In the light of the above, the Joint Chiefs of Staff consider that the minimum levels of ROK and modernized U.S. forces in Korea which should be maintained over the next two years are: [Page 325]
a.
U.S. Forces (Including atomic capable forces)
  • 2 U.S. Infantry Divisions
  • 1 Fighter Bomb Wing
b.
ROK Forces
(1)
Army
  • 16 Infantry Divisions
  • 14 Reserve Divisions
(2)
Navy
  • Approximately 61 combatant ships
  • 1 Marine Division
(3)
Air Force
  • 6 Fighter Bomber Squadrons
  • 1 Transport Squadron
  • 1 Tactical Reconnaissance Squadron
  • 1 Tactical Control Squadron
For the Joint Chiefs of Staff:
Arthur Radford6
Chairman
Joint Chiefs of Staff
  1. Source: Department of State, S/P Files: Lot 62 D 1, NSC 5514. Top Secret. Wilson sent this report to the NSC under cover of a memorandum to Executive Secretary Lay. The report was circulated to the NSC under cover of a memorandum from Lay, October 12. Both memoranda are attached but not printed.

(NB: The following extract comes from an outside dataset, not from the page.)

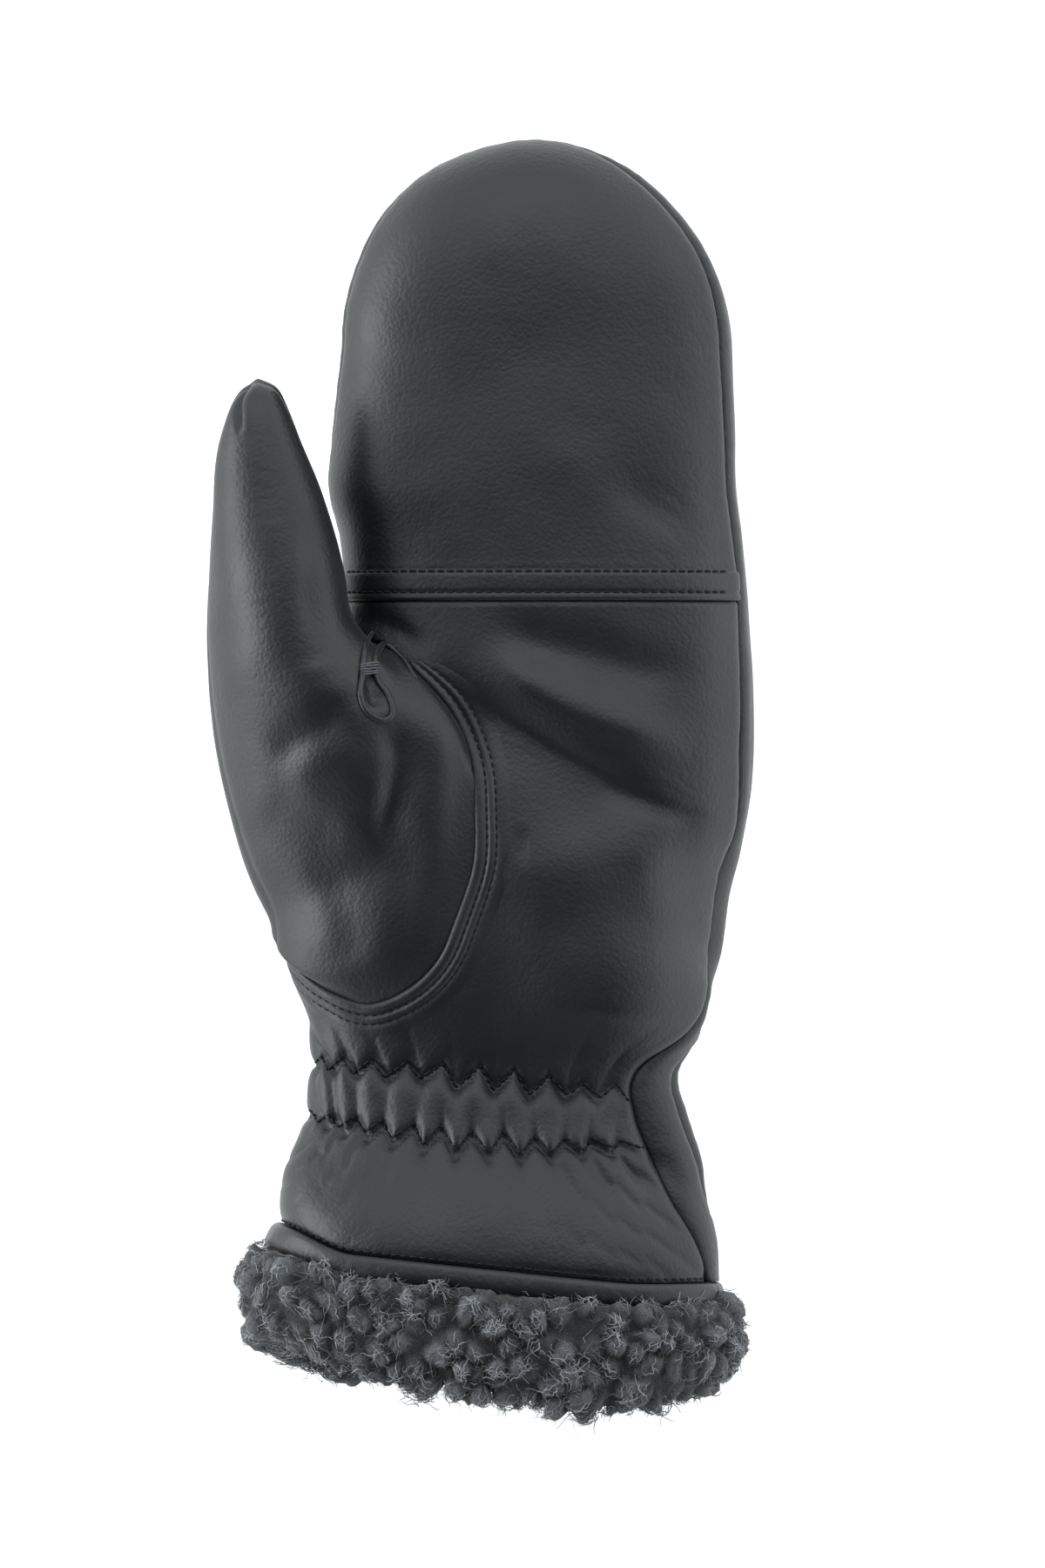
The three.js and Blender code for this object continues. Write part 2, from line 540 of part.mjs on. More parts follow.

  2. In this memorandum, also addressed to the Secretaries of the Army, the Navy, and the Air Force, Deputy Secretary Robertson noted the action taken by the NSC with respect to Korea on September 20 and directed the Joint Chiefs to prepare a report on the minimum level of U.S. and Republic of Korean forces which it would be in U.S. interests to maintain over the next 2 years. (JCS 1776/560; Department of Defense Files)
  3. This document was a covering memorandum used by Assistant Secretary Gray to forward an undated memorandum directed to the Joint Chiefs of Staff which was awaiting Secretary Wilson’s signature. Gray noted in his covering memorandum that he was forwarding the attached memorandum to the Joint Chiefs for their information in Wilson’s absence. The attached memorandum, dealing with modernization of forces and equipment in Korea, reviewed the conclusions relating to modernization reached by lawyers from the Departments of State and Defense on September 11. For a summary of these conclusions, see footnote 8, Document 168. [7 lines of text not declassifed]
  4. Not printed.
  5. Not printed.
  6. Not printed. (JCS 1776/544; Department of Defense Files)
  7. Printed from a copy that bears this typed signature.